# [Provided entries]
>>>>>

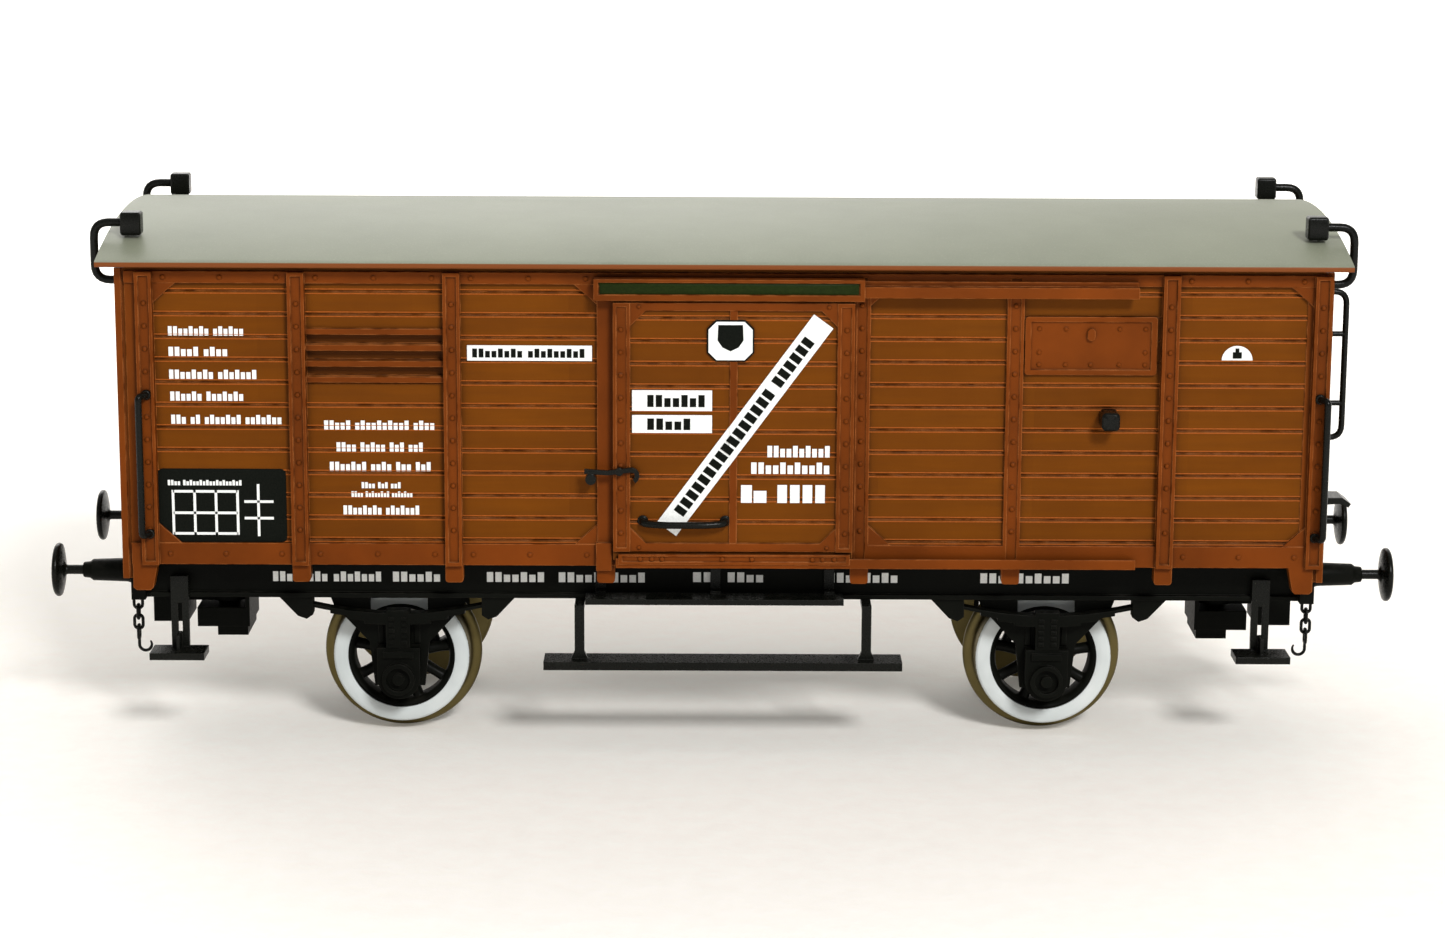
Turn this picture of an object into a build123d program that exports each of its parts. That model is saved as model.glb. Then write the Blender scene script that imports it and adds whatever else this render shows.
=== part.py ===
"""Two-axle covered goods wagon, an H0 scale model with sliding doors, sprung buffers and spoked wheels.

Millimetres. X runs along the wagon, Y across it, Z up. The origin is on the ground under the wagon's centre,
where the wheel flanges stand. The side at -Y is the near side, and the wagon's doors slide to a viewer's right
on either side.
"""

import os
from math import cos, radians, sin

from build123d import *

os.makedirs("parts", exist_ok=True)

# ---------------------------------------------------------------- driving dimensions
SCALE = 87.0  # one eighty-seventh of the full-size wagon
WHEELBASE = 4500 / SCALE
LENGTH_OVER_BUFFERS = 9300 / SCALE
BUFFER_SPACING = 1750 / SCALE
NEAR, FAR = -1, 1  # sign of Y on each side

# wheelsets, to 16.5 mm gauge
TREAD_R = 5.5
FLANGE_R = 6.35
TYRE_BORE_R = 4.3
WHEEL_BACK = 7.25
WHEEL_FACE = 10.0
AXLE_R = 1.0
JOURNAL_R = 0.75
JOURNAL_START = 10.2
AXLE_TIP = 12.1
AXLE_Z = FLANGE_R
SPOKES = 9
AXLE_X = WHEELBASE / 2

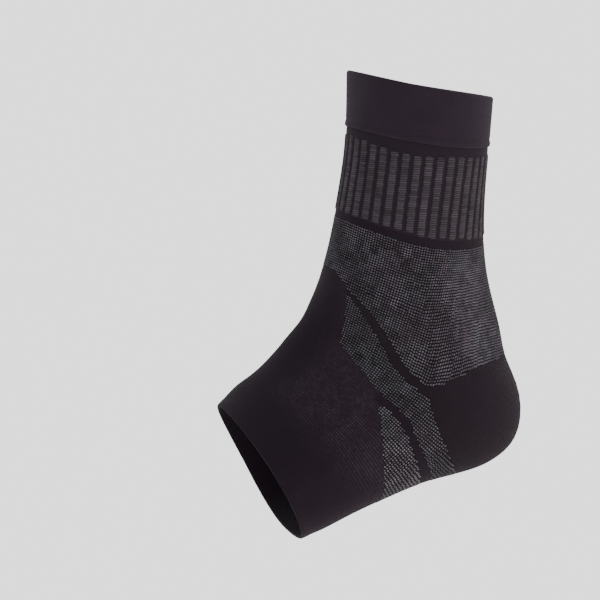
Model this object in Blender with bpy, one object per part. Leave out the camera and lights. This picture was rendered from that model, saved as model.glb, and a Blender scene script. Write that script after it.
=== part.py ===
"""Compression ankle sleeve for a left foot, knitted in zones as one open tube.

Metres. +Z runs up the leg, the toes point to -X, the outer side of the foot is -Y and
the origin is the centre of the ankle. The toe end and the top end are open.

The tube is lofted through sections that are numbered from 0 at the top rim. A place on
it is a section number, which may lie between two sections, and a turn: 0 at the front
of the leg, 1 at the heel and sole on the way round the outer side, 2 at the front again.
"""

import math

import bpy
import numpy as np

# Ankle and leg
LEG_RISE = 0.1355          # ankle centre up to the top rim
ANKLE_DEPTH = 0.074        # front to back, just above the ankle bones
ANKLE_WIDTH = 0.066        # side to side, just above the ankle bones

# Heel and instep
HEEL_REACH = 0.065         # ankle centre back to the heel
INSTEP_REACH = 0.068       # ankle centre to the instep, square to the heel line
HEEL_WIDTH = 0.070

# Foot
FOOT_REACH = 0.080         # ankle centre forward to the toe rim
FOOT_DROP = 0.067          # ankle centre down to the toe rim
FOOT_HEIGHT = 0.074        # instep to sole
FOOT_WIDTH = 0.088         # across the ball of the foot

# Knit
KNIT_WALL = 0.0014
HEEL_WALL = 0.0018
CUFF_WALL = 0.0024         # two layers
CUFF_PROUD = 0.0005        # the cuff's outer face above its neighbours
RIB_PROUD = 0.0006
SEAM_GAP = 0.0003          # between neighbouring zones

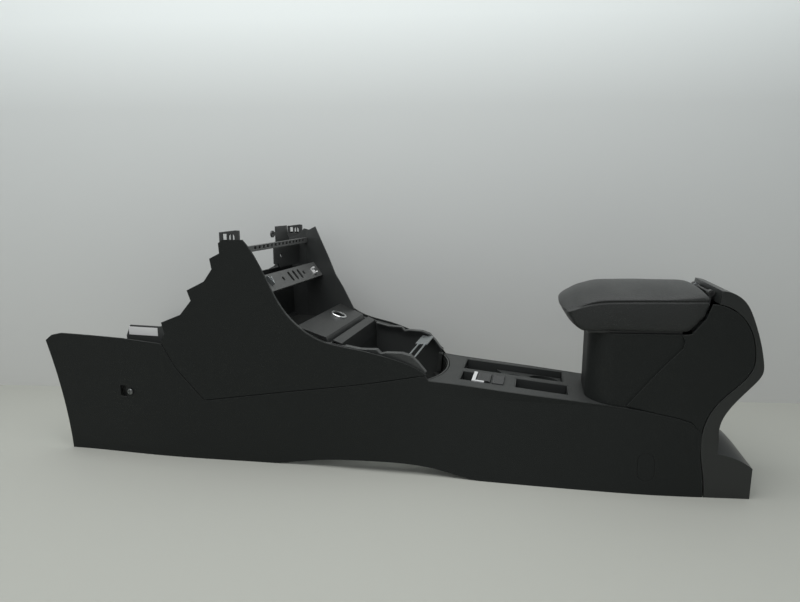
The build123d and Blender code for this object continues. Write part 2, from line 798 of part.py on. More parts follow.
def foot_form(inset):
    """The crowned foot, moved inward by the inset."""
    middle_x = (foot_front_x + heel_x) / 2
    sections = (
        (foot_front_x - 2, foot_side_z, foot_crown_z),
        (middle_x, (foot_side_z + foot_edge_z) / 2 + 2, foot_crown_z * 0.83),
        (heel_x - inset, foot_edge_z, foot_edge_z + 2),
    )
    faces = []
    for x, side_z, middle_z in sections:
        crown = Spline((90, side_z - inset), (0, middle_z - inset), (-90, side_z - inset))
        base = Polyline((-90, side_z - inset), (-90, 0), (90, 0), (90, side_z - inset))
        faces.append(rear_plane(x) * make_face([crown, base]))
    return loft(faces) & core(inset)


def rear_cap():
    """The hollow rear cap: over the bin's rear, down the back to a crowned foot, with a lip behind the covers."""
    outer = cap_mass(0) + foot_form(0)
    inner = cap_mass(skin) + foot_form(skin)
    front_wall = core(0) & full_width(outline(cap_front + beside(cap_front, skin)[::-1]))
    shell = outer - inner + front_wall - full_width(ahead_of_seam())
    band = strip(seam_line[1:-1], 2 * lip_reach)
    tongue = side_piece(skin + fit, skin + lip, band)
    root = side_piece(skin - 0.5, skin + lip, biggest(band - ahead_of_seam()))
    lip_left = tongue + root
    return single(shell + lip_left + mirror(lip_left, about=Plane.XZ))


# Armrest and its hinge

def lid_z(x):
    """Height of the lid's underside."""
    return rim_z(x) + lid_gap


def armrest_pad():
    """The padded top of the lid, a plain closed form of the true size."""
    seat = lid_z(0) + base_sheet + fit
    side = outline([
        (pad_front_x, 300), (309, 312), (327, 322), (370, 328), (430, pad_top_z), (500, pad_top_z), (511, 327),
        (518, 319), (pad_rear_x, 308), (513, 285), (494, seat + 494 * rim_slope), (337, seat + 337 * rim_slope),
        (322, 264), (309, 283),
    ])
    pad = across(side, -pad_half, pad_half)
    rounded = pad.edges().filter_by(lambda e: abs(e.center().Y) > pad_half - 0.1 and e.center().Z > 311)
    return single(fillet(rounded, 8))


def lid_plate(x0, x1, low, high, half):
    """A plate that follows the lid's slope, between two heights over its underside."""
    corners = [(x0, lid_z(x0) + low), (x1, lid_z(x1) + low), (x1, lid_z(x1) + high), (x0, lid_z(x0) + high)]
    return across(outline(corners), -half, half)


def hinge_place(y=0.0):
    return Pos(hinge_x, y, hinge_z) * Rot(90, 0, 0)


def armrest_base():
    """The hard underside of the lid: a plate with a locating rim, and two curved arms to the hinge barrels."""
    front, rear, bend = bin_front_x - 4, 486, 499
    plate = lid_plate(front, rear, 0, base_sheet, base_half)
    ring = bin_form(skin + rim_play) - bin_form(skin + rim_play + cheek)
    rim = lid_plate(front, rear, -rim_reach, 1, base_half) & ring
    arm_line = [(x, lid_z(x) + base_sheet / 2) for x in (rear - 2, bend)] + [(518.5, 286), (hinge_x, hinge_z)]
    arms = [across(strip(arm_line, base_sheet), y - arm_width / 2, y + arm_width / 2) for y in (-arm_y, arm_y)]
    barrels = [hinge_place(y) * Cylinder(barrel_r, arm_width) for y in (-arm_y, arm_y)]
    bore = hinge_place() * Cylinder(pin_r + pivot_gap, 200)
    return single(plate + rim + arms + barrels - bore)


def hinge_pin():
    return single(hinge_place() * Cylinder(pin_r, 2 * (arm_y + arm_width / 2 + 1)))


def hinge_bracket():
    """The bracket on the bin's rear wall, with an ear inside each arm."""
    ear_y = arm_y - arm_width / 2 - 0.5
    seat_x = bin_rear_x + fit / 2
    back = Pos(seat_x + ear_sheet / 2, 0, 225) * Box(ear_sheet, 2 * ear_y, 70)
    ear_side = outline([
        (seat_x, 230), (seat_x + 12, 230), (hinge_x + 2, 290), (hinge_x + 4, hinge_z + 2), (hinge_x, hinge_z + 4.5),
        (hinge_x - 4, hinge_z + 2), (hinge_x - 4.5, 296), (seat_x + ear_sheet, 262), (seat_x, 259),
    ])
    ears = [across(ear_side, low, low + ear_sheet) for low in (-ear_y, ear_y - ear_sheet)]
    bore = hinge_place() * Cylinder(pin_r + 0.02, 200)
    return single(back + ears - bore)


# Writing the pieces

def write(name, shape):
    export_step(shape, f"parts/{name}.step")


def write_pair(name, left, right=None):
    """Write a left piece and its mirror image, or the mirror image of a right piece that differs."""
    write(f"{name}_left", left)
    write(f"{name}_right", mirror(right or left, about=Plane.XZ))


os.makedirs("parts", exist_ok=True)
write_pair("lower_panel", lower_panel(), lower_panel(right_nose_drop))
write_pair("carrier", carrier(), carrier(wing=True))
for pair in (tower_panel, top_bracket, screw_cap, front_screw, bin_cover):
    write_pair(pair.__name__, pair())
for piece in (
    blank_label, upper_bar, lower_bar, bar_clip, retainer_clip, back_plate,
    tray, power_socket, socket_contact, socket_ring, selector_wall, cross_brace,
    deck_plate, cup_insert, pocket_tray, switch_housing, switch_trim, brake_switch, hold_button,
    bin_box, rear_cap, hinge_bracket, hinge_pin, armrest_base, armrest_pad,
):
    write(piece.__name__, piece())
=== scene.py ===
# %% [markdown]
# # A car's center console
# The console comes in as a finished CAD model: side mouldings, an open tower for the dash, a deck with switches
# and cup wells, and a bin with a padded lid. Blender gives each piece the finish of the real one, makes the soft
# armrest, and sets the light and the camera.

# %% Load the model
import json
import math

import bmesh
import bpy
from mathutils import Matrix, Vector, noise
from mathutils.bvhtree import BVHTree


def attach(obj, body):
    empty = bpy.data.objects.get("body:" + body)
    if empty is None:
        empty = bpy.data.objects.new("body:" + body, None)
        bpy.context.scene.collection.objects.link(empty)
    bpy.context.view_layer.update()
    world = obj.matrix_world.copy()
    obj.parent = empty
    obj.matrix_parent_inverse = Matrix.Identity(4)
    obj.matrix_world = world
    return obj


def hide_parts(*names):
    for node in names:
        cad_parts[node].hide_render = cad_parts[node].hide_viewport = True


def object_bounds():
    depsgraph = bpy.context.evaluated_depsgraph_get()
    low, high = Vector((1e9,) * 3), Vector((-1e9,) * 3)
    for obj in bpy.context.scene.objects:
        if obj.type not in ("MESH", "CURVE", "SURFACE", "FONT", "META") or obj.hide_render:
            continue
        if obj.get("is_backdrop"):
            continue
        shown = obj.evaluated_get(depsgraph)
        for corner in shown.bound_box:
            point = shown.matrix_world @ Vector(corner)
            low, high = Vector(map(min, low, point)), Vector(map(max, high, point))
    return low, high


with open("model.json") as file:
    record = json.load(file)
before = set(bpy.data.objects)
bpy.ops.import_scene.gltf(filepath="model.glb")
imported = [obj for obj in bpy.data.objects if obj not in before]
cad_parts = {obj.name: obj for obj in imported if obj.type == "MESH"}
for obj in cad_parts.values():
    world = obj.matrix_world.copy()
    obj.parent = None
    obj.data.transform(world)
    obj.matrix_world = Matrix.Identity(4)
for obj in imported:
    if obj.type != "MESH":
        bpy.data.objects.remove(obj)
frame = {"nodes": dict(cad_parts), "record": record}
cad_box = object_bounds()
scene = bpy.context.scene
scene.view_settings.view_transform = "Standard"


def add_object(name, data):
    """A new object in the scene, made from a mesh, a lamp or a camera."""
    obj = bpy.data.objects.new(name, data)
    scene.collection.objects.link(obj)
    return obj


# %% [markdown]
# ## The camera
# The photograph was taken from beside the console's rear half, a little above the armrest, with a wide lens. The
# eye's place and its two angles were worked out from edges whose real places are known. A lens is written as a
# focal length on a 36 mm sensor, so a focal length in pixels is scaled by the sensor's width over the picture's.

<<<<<

# [What to do]
Reproduce the entries exactly, starting at their first line and stopping after the line with "and spoked wheels.".

# [Exercise result]
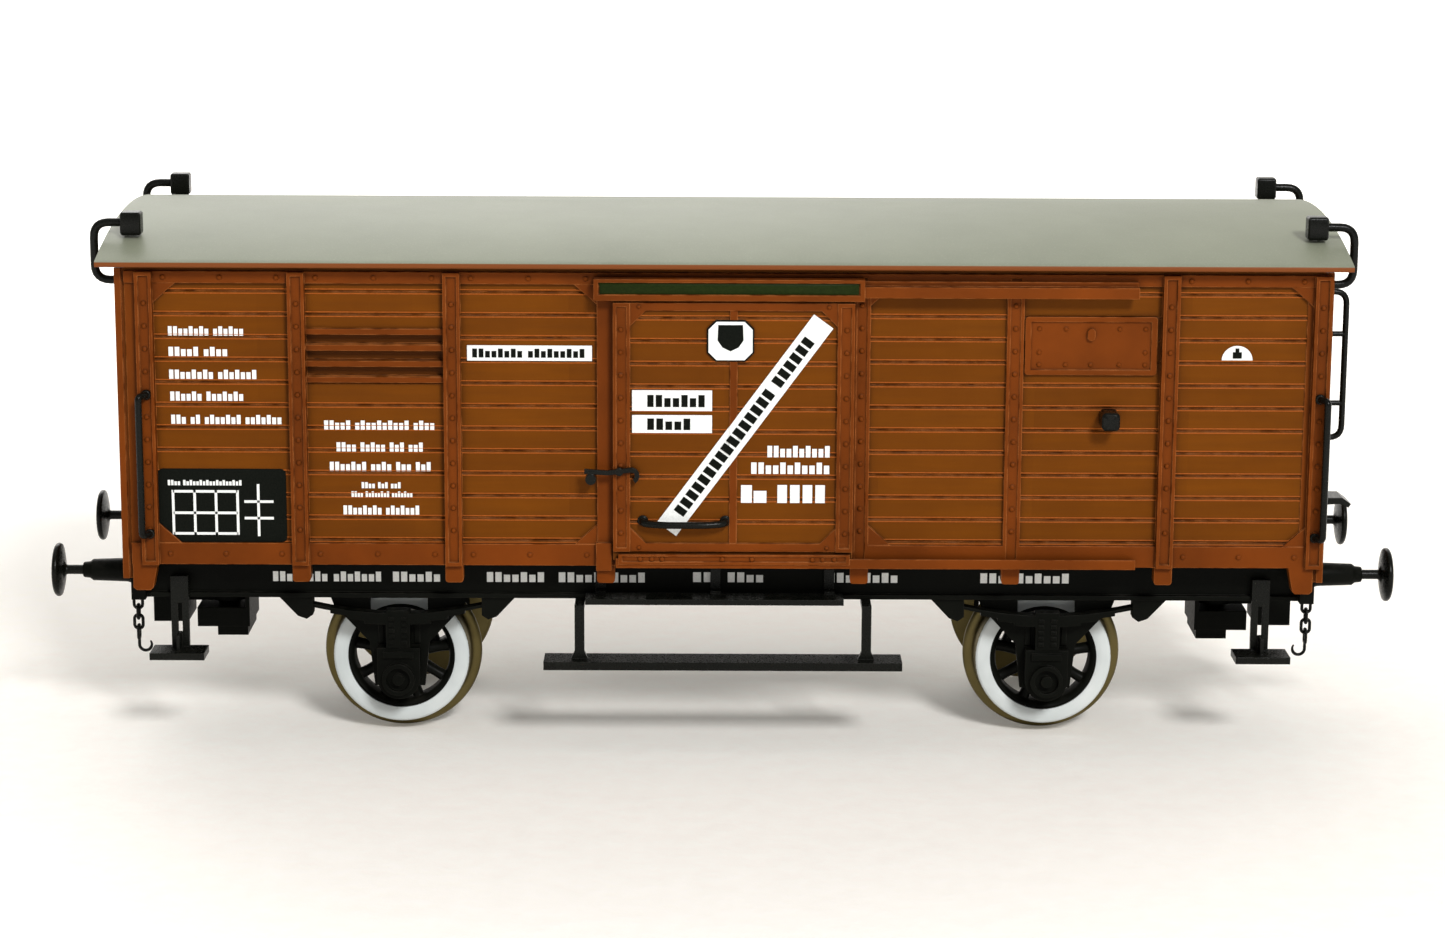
Turn this picture of an object into a build123d program that exports each of its parts. That model is saved as model.glb. Then write the Blender scene script that imports it and adds whatever else this render shows.
=== part.py ===
"""Two-axle covered goods wagon, an H0 scale model with sliding doors, sprung buffers and spoked wheels.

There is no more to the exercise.